- Developer: Legacy Interactive
- Publisher: Anarchy Enterprises
- Platform: PC
- Release: October 2, 2001 (US) August 15, 2003 (UK)
- Genre: city-building game
- Mode: Single Player

= Moon Tycoon =

2001 video game

Moon Tycoon is a city-building computer game released in 2001 by Anarchy Enterprises and Unique Entertainment. It is based on the creation of a lunar colony, or rather a lunar city. Anarchy Enterprises described it as the "first 3-D Sim game ever", and noted that it has similarities to SimCity (which at the time was 2-dimensional).

==Gameplay==
Moon Tycoon has three campaigns to play through, each with its own story-line and placed around the year 2021.

Campaign 1: Earth is in a global energy crisis, and the only thing that can stop it is a precious resource called helium-3 that can be found on the Moon in vast quantities.

Campaign 2: The energy crisis is over, but competition begins to heat up as corporations battle for lunar domination as space borne epidemics, discontent over living conditions and space disasters become more frequent.

Campaign 3: Mankind makes yet another leap as it begins the next stage of space exploration: the colonization of the asteroid belt.

Each campaign has ten levels to play through each with varied levels of difficulty. All three campaigns make up a larger story, so they can only be played in order and starting with the first. There is also a sandbox mode available, where the player can set the starting money, terrain type, ore quantity and average building life; it also lets the player select whether they want to play on the Moon or on an asteroid.

The game is played on the Play Area, on which both completed and under-construction structures are displayed. Players also use this screen to begin construction of buildings and alter the terrain. The play area is raised up from the surrounding view and can also have a grid.
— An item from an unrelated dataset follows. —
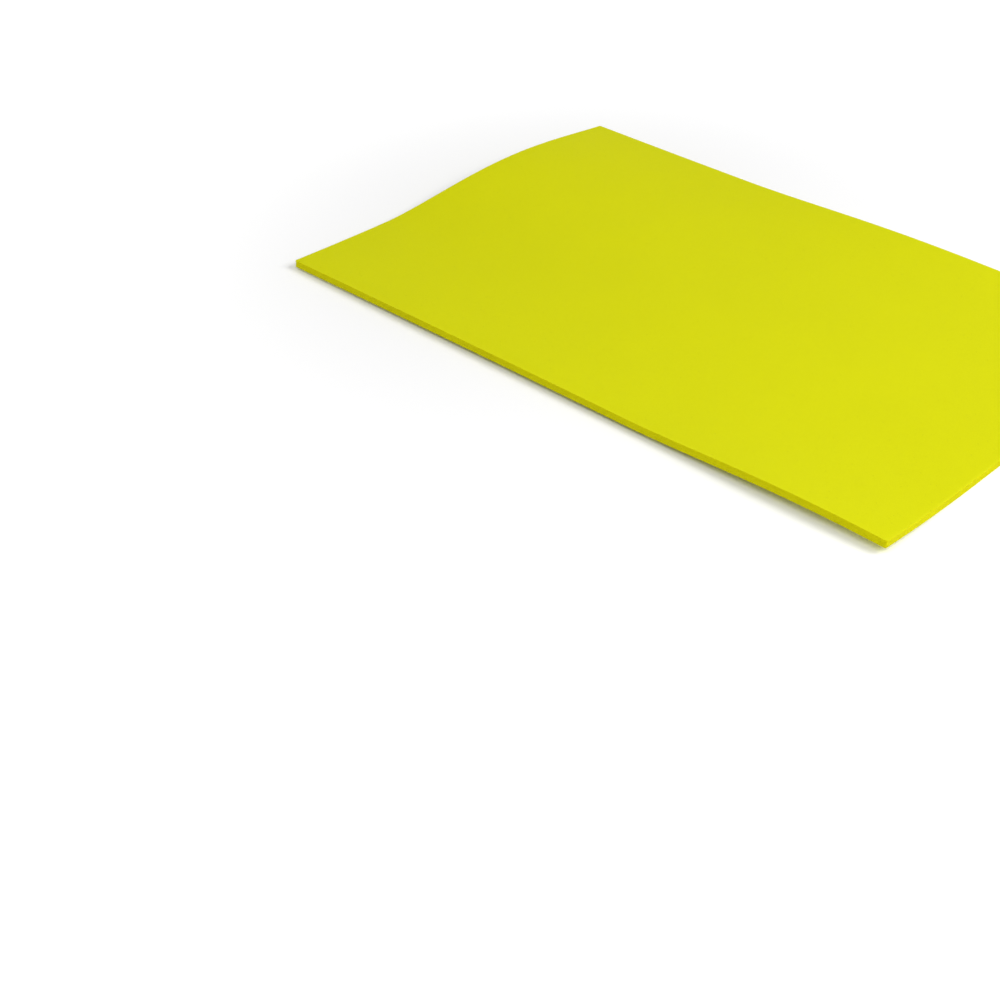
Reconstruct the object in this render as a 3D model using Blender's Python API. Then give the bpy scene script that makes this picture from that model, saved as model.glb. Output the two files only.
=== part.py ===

The building menu display the various types of structures available for construction. These buildings are divided into different categories: Housing and Medical, Tourism, Research, Rewards (earned by different objectives), Utilities, and Industry.

==Reception==
Moon Tycoon was compared to SimCity, but praised for its innovative 3D graphics. Although Moon Tycoon was well received by US based game review website, GameZone, overseas it was not well reviewed scoring poorly by two foreign reviewers Jeuxvideo.com criticized Moon Tycoon's camera controls and interface, describing them as imprecise and unintuitive. The review also found the tutorial insufficient for introducing new players to the game's mechanics, while criticizing the graphics for their dark, austere presentation and the soundtrack for lacking variety. It concluded that, despite the original concept of building a lunar colony, the game's execution lacked originality and replay value, particularly because of its relatively short campaigns and the absence of a multiplayer mode.

==Deep Sea Tycoon==

The spiritual sequel, Deep Sea Tycoon, often confused with Atlantis Underwater Tycoon and titled Aquatic Tycoon in France, is a 2003 video game developed by Anarchy Enterprises and published by Unique Entertainment. This game involves you building an underwater city in 3D. It has a sequel, Deep Sea Tycoon 2, developed by Pixel after Pixel.

=== Gameplay ===
The gameplay of Deep Sea Tycoon involves choosing one of 24 different characters and creating an underwater city filled with different buildings and features, from Mermaid Palaces to Seafood Restaurants. Through the character they choose and the choices they make in their city, the player can become a ruthless business magnate or an environmentalist.

The gameplay is similar to Moon Tycoon. The player creates buildings on a flat piece of land, that must be connected to other buildings by tunnels. The only major differences are the scenario and the types of buildings each game uses.

=== Reception ===

Deep Sea Tycoon 2 has been reviewed by X-Play, being given a 1 out of 5. Being noted for being boring by having "ridiculously easy challenges" and simple challenges of only having to "click my mouse button twice". As a final note in their review, Adam Sessler noted that Game Tycoon was more entertaining than Deep Sea Tycoon 2.